I want someone in my life who is willing to drop everything and care for me. If I get sick and can’t care for myself, I hope my husband will do that for me.
Do I want to be cared for day in and day out? No. I like to feel useful and competent and in control, and you can’t feel that way if you are just being cared for. Better to care for other people.
I note that in my parents’ generation it was customary to split the family responsibilities such that the husband earned all the money and the wife did most everything else. And my mother says that all the widowers she knows are finding it challenging to keep up with their households, whereas the widows, while they miss their husbands, find that their daily workload decreases with fewer people to cook and clean for.
I like caring for my wife. She has some health challenges and sometimes she’s down and out for awhile. She is not a kept woman. She is quite independent. She also like caring for me at times when I need it.
One point that has not been brought up (unless I missed it) is that a lot of men and women like the idea of the other partner being somewhat dependent on them. It makes the relationship more meaningful, increases closeness, and makes them “count more” in the other person’s life and vice versa.
I note that in my parents’ generation it was customary to split the family responsibilities such that the husband earned all the money and the wife did most everything else. And my mother says that all the widowers she knows are finding it challenging to keep up with their households, whereas the widows, while they miss their husbands, find that their daily workload decreases with fewer people to cook and clean for.

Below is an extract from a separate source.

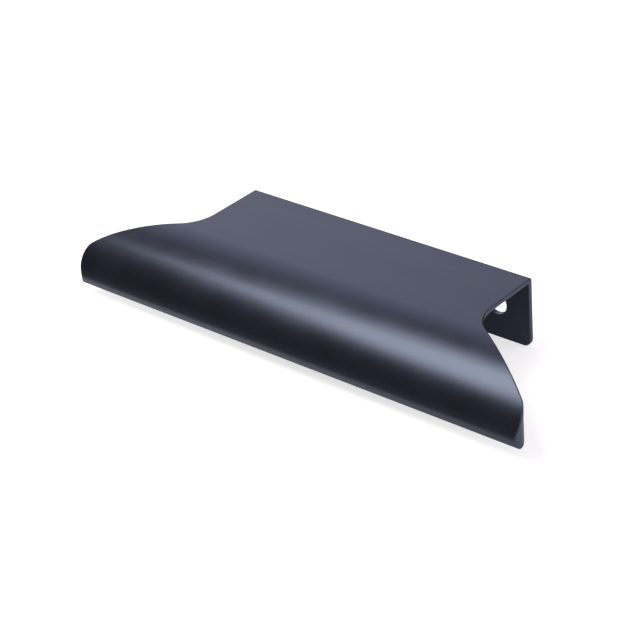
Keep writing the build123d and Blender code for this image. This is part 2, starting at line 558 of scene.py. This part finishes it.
def add_camera(scene, stage):
    """The camera, at the photograph's viewing angle."""
    camera = bpy.data.cameras.new("camera")
    camera.lens = stage.camera_lens
    viewer = bpy.data.objects.new("camera", camera)
    from_aim = direction(stage.camera_turn, stage.camera_height, forward=-1.0)
    viewer.location = Vector(stage.camera_aim) + from_aim * stage.camera_distance
    turned = Matrix.Rotation(stage.camera_turn, 3, "Z")
    tilted = turned @ Matrix.Rotation(math.pi / 2 - stage.camera_height, 3, "X")
    viewer.rotation_euler = (tilted @ Matrix.Rotation(-stage.camera_roll, 3, "Z")).to_euler()
    scene.collection.objects.link(viewer)
    scene.camera = viewer


class EDGEPULL_OT_finish(bpy.types.Operator):
    """Give the pull its satin black anodised finish"""

    bl_idname = "edgepull.finish"
    bl_label = "Anodised Finish"

    def execute(self, context):
        material = anodised_material(context.scene.edgepull_finish)
        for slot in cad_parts["pull"].material_slots:
            slot.material = material
        return {"FINISHED"}


class EDGEPULL_OT_stage(bpy.types.Operator):
    """Set the pull on a pale floor in a white studio, with a softbox and a camera"""

    bl_idname = "edgepull.stage"
    bl_label = "Studio"

    def execute(self, context):
        scene = context.scene
        stage = scene.edgepull_stage
        scene.view_settings.view_transform = "Standard"
        scene.world = studio_world(stage)
        add_floor(scene, stage)
        add_softbox(scene, stage)
        add_camera(scene, stage)
        return {"FINISHED"}


class EDGEPULL_PT_panel(bpy.types.Panel):
    """Lists the settings and the steps"""

    bl_idname = "EDGEPULL_PT_panel"
    bl_label = "Edge Pull"
    bl_space_type = "VIEW_3D"
    bl_region_type = "UI"
    bl_category = "Edge Pull"

    def draw(self, context):
        for settings, operator in (
            (context.scene.edgepull_finish, EDGEPULL_OT_finish),
            (context.scene.edgepull_stage, EDGEPULL_OT_stage),
        ):
            box = self.layout.box()
            for name in settings.__annotations__:
                box.prop(settings, name)
            box.operator(operator.bl_idname)


CLASSES = (FinishSettings, StageSettings, EDGEPULL_OT_finish, EDGEPULL_OT_stage, EDGEPULL_PT_panel)


def register():
    """Adds the classes and the scene's settings."""
    for cls in CLASSES:
        bpy.utils.register_class(cls)
    bpy.types.Scene.edgepull_finish = PointerProperty(type=FinishSettings)
    bpy.types.Scene.edgepull_stage = PointerProperty(type=StageSettings)


def unregister():
    """Takes them away again."""
    del bpy.types.Scene.edgepull_stage
    del bpy.types.Scene.edgepull_finish
    for cls in reversed(CLASSES):
        bpy.utils.unregister_class(cls)


def main():
    """Runs each step in order."""
    register()
    bpy.ops.edgepull.finish()
    bpy.ops.edgepull.stage()


if __name__ == "__main__":
    main()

That’s my theory for the well-documented fact that male mortality increases after widowhood (or even divorce) while female mortality does not. The change men experience in such situations is far greater than that which women experience, since men have to take on a lot of housework that they’re completely unfamiliar with while women continue with their daily routines, more or less.

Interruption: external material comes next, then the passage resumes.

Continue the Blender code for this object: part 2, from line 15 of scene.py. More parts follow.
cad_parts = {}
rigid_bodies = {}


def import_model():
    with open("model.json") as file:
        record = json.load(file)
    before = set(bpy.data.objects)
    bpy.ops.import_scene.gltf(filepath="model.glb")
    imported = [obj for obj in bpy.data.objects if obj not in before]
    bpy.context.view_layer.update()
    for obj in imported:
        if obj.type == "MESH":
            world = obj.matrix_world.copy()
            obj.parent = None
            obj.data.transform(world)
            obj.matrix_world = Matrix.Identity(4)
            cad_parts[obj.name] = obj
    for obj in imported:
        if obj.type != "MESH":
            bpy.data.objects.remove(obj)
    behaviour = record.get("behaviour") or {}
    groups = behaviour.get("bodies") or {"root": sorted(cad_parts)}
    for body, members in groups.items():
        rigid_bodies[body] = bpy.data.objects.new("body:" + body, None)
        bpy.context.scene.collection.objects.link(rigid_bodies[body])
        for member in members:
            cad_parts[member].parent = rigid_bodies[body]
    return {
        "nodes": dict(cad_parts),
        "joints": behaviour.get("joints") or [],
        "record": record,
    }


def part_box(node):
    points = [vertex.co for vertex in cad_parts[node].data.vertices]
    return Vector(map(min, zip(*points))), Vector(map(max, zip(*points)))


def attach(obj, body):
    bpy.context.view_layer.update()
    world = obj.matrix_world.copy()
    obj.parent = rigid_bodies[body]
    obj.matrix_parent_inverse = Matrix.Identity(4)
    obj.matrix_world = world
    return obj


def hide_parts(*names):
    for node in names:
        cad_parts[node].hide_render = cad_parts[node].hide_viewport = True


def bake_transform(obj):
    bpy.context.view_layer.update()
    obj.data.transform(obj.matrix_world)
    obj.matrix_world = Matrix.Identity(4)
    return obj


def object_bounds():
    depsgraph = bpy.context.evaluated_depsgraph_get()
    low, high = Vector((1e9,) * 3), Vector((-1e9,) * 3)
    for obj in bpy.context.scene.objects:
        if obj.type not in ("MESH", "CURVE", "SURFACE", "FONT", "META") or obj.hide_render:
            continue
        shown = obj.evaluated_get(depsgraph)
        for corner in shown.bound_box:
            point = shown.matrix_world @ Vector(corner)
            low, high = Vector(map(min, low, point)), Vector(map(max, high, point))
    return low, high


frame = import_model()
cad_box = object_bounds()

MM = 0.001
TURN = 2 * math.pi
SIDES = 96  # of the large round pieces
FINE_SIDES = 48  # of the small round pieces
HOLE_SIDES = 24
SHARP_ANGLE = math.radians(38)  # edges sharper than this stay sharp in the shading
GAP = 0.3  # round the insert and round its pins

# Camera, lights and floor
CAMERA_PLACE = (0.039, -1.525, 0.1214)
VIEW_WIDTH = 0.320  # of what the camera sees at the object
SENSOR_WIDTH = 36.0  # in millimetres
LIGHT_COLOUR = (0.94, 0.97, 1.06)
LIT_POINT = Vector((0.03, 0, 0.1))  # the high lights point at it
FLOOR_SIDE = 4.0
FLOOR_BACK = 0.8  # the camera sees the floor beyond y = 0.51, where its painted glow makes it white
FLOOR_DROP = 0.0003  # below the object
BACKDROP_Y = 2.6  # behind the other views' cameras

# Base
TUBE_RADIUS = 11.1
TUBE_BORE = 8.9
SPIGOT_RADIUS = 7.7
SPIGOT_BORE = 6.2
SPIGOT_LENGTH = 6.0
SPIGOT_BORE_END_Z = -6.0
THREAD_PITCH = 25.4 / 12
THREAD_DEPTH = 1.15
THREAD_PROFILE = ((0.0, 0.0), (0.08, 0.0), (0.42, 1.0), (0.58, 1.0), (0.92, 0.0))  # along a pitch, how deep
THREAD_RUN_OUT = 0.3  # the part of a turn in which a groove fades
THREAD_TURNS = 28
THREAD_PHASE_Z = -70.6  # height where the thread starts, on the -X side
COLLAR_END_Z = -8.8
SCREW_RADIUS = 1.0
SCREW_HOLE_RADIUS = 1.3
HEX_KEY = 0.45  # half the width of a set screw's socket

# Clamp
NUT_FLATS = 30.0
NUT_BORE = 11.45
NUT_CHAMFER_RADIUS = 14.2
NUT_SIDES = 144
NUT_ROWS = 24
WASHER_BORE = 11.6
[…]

I guess one of my points is that a woman taught to be independent, to be able to care for herself, is far less likely to wind up a “kept” woman, and if she chooses to be a “kept woman”, whether a traditional housewife or a trophy wife or whatever it will be a choice. She is still able to take of herself independently.
That’s different than being brought up to have no other choice.

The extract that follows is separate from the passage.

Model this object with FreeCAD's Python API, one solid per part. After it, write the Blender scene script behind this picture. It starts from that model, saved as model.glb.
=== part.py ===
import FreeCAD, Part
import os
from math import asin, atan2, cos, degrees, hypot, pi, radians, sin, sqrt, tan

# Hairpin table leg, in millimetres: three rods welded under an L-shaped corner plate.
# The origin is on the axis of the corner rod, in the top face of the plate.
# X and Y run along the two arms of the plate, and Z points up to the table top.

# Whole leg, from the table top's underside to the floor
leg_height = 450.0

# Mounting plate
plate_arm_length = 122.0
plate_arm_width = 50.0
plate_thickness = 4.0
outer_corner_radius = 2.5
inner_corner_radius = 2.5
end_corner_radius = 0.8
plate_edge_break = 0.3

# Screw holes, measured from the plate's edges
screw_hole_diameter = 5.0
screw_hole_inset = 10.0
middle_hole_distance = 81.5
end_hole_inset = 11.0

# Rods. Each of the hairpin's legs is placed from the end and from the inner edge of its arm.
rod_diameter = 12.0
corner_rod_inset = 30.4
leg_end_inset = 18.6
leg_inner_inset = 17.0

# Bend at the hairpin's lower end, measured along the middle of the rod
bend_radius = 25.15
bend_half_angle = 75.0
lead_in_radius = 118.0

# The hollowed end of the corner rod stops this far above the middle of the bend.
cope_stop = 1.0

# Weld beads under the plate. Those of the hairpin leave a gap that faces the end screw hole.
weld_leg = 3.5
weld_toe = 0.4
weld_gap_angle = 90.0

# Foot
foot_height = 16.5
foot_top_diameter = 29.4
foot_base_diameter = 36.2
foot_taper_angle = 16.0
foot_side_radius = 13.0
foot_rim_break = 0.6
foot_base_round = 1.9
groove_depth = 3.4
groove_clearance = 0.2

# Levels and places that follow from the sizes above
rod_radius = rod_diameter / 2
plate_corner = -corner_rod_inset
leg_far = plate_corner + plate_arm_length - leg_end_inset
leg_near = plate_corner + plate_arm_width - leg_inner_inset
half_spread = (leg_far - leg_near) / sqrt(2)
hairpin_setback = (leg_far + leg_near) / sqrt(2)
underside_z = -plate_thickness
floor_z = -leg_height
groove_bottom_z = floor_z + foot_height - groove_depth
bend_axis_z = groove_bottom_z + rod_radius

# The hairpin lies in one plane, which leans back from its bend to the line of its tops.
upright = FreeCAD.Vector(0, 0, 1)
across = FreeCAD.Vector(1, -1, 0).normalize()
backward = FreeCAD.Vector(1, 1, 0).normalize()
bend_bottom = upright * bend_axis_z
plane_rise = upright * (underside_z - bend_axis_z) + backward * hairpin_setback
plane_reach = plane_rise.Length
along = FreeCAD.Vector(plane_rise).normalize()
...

I wouldn’t mind having a man deal with the crap I don’t want to deal with, but it’s never been a goal. I was single when I bought my first 2 houses, and I did just fine - even installed a toilet myself for the first time! Help would have been fine, but obviously it wasn’t necessary.
For most of our marriage, I’ve done many of the “man” chores - like mowing or keeping track of when the vehicles needed service - as well as grocery shopping, cooking, and laundry. He would do cleaning and the hated scrub-the-shower chore, and he did a lot of construction and repairs with me standing by to hand him tools and such.
We’ve gotten to the point when we both can have men taking care of us - like the man who cleans the gutters and the man who’s going to paint our house next month and the electrician who climbed into the attic to do some rewiring. Feeling we no longer have anything to prove, we choose to hire out the stuff we don’t want to do. We definitely like that!
Yeah - one of the chores delegated to my spouse for well over 20 years was maintaining the bathroom. I was delighted.
About a month after he was gone I came out of my funk long enough to notice the bathroom was in a terrible state. I’m like WTF, why is this so… oh, right.… I have to do this now.
Still don’t like it, but I’m back to just me doing all the chores. I do miss splitting the household maintenance between two people, but life is what it is.
In the old days, a man was expected to take care of the car and the lawn, and the woman took care of the cooking, cleaning, and child raising. Now it’s different; women can take care of the car and lawn as well if they want to.